BPM Think Tank Day 3: Colin Teubner

Colin Teubner of Forrester gave us a lunchtime presentation, hence my notes were on paper and it’s taken a bit of time to transcribe them. However, I’m on a roll to get all my Think Tank coverage wrapped up today so that I can take 4 days off for the holiday weekend.

Colin’s talk was on issues, challenges and trends in BPM, and the general opinion around my lunch table is that it was a bit lightweight, although a reasonable summary of the current state of affairs. I certainly don’t envy him the task of speaking over the clanking of cutlery and buzz of other conversations as people eat their lunch.

He sees that a maturing of tools and practitioners is pulling more tool types into BPM, particularly a convergence of BPM and BI, and a convergence of content management, collaboration and human-centric BPM. Seeing as how we’ve only just managed to pry content management and human-centric BPM apart, I’m not sure the latter is good news. As he pointed out, BPM is more than modelling and automation, although a lot of projects (and products) get stuck there and don’t do the monitor/manage/optimize parts very well.

He returned to the discussion on BI and BPM that came out of the previous day’s roundtable that he led:

  • BI on a process
  • BI triggering a process
  • BI affecting a process (e.g., event)
  • BI inside a process decision
  • BI inside a human task assignment (inform rather than automate decision)
  • BI to help humans with process work
  • BI to predict the future of process work

BI is positioned as making data actionable. Data-driven BI is bereft of process, and focussed on reports and presentation. Process-centric BI (mainly from BPM vendors) has awareness of BPM and the processes; there may be a tie-in with BPRI although there’s no standard linkage between process models and runtime data that could be consumed by a 3rd party BI product. No BI vendors are doing real BPM-aware BI yet.

He then discussed collaboration and information, showing that BPM is typically only used for the structured part of processes. Interestingly, he just redivided the BPM marketplace into ad hoc/collaborative, production and integration workflow, which is where we were 7 years ago before this all got lumped together as BPM. The future of BPM is a 360-degree view of business processes; the main barrier to that now is that there’s no collaboration in BPM products and no process management in collaboration products. Some BPM vendors are starting to pull in collaborative functions, such as discussion threads, process wikis, email notifications, embedded analytics, dynamic task support, and portal integration.

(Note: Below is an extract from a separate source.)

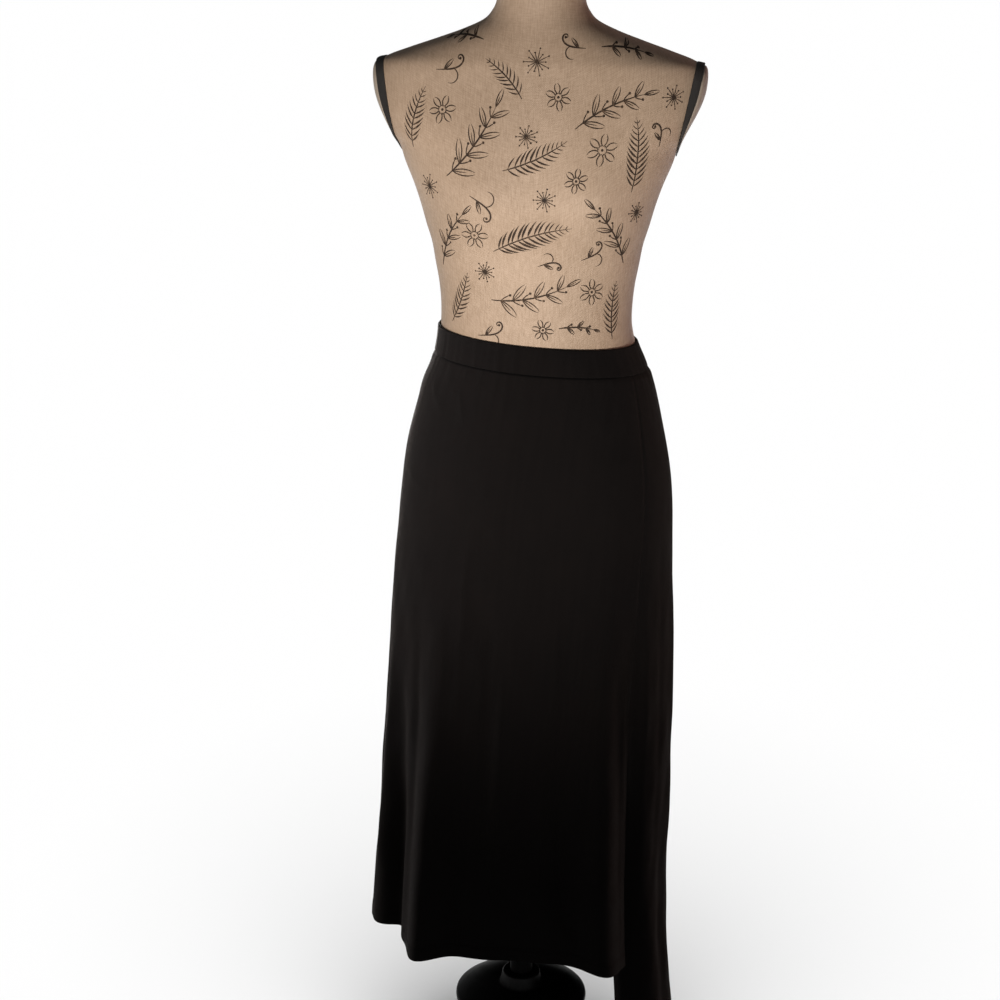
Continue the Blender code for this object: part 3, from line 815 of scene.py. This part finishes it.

A few wrapup points on what all this means:

  • BPM vendors must partner to integrate with other functions, such as content management
  • Standards are essential to driving the integration partnerships
  • End users need to think about process, collaboration and ECM together, not as separate issues

2 thoughts on “BPM Think Tank Day 3: Colin Teubner”

  1. Hi, and compliments on your blog. I read it with much interest. The BPM~BI convergence is interesting but I believe misses an important aspect: strategy alignment of processes. BI provides your typical decision-support but is lacking any forward-looking metrics. Additionally it typically focuses on transactional data. We at QPR see a better match in Performance Management (CPM, SPM) as a partner for BPM, leading to full support for the BPM cycle: Starting with strategy management, then aligning processes with strategy (automated as well as manually implemented) with process management –> a direct link between Process and Performance Managment, then execution via communication or implementation of business processes as executable apps. A next step then is to measure process performance, whether these processes are autoimated or not, as it provides not only business control over processes but also makes them more explicit: management has a clear understanding of how well a process serves the organization. Here again you see a direct link between Performance Management and Process Management, next overall performance needs to be measured and analyzed in order to assess the strategic assumptions and this is where BI can provide a supporting role to Performance Management.

    I would be interested to hear your opinion about the BI 2 BPM relation compared to the PM 2 BPM relation.

    Kind regards,

    Martijn

  2. Personally, I consider performance management to be a part of the broader area of BI. Same with BAM. Same with predictive analytics. I think that the boundaries are becoming much to fuzzy to say that BI is just historical reporting: the BI vendors are expanding the capabilities to provide both forward-looking predictive modelling as well as historical reporting and realtime dashboards.